Although others have been accused of posting false press releases on the Internet about such companies as Emulex Corp. and PairGain Technologies Inc., those cases never got to trial because the defendants pleaded guilty to fraud charges. Mr. Moldofsky's securities-fraud case was the first to be tried in court, said Blake Bell, a New York lawyer who tracks online-securities litigation.

"It's not guaranteed that Mr. Moldofsky will go to jail, because his lawyers can still try to make a deal with the prosecutors before he's sentenced," Mr. Bell said. "But I have no doubt that the prosecutors will be trying to make an example of him."

Mr. Moldofsky's conviction came on the same day that federal securities regulators settled a civil fraud case against Yun Soo Oh Park, a New York burrito vendor-turned-online stock picker better known as "Tokyo Joe." Mr. Park agreed to return about $755,000 in profits for failing to disclose that he sold stocks he was recommending others buy.

Mr.
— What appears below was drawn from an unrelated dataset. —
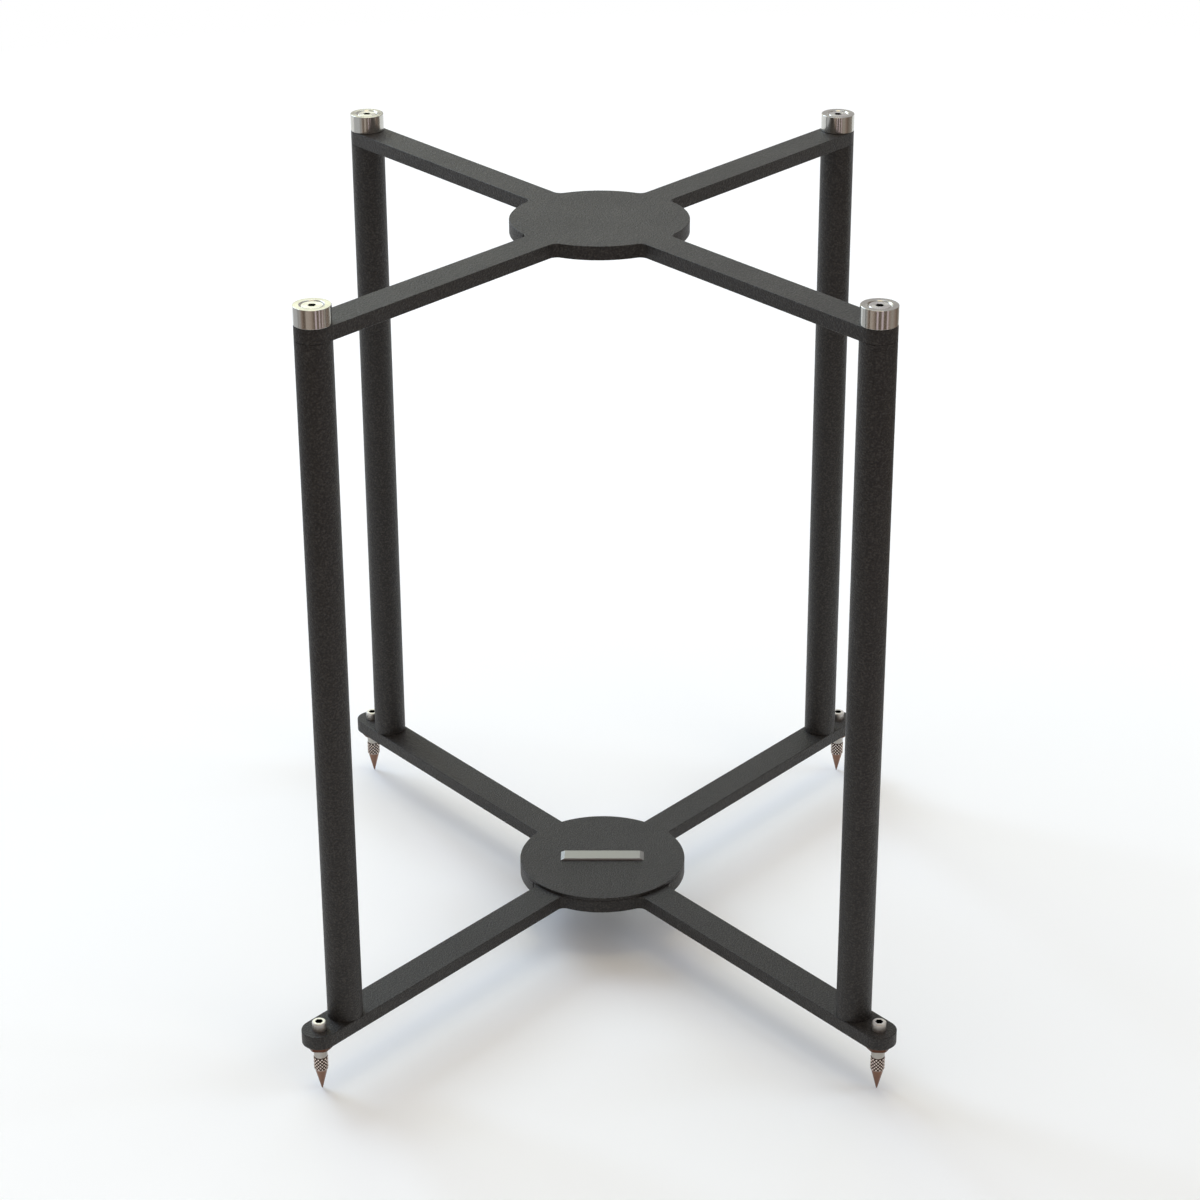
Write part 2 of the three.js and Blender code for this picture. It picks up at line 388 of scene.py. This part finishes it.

Moldofsky actively traded stocks using an account at Datek Online Holdings Corp., according to court records. He frequently sold tech stocks the same day he bought them and bought many stocks on margin, meaning he used borrowed money.

On March 22, 2000, the day Mr. Moldofsky posted the fraudulent messages about Lucent, he bought and sold 6,000 Lucent shares for a net loss in the transactions, according to prosecutors, who never quantified the loss.

Prosecutors say he posted 19 messages about Lucent on Yahoo the evening of March 22 and the morning of March 23, suggesting that Lucent would warn of an earnings shortfall. The telecommunications giant had already warned Jan. 6, saying quarterly earnings wouldn't meet expectations.

Prosecutors said Mr. Moldofsky attempted to exploit investor unease about Lucent by posting messages under various aliases on the evening of March 22, saying, for example, "Lucent Releases Earnings Warning! Damn!"

The message was identified as a "Company Press Release," datelined Murray Hill, N.J., and purportedly from PRNewswire, the service that disseminates actual Lucent news releases. The bogus release said the company expected second-quarter earnings to fall short of consensus estimates. The release also quoted the company's chairman at the time, Richard McGinn, as saying he was disappointed with the results.

Lee Mikles, a hedge-fund manager at Mikles Miller Management Inc. in Los Angeles, testified that an analyst showed him the release, believing it to be real. Mr. Mikles said he then sold short 50,000 Lucent shares. (Short sellers profit from falling stock prices by selling borrowed shares that they hope to replace later with stock bought at a lower price.)

But at 11:32 a.m. on March 23, Bloomberg News reported that the alleged Lucent earnings warning was fake, and the stock shot up 6.8% in minutes, according to court documents. Mr. Mikles testified that the news forced him to immediately cover his short position for a loss of $200,000.

In addition to the criminal conviction, Mr. Moldofsky faces a civil suit from the Securities and Exchange Commission on similar allegations.

He says he spent much of his time out of court this week in an Internet cafe in Times Square, scouring such message-board sites as Silicon Investor and Raging Bull. He says he wants to find people willing to testify that they knew about the Yahoo message but didn't change their investment decisions. "There's gotta be someone out there who can help me," he said. "Gotta be."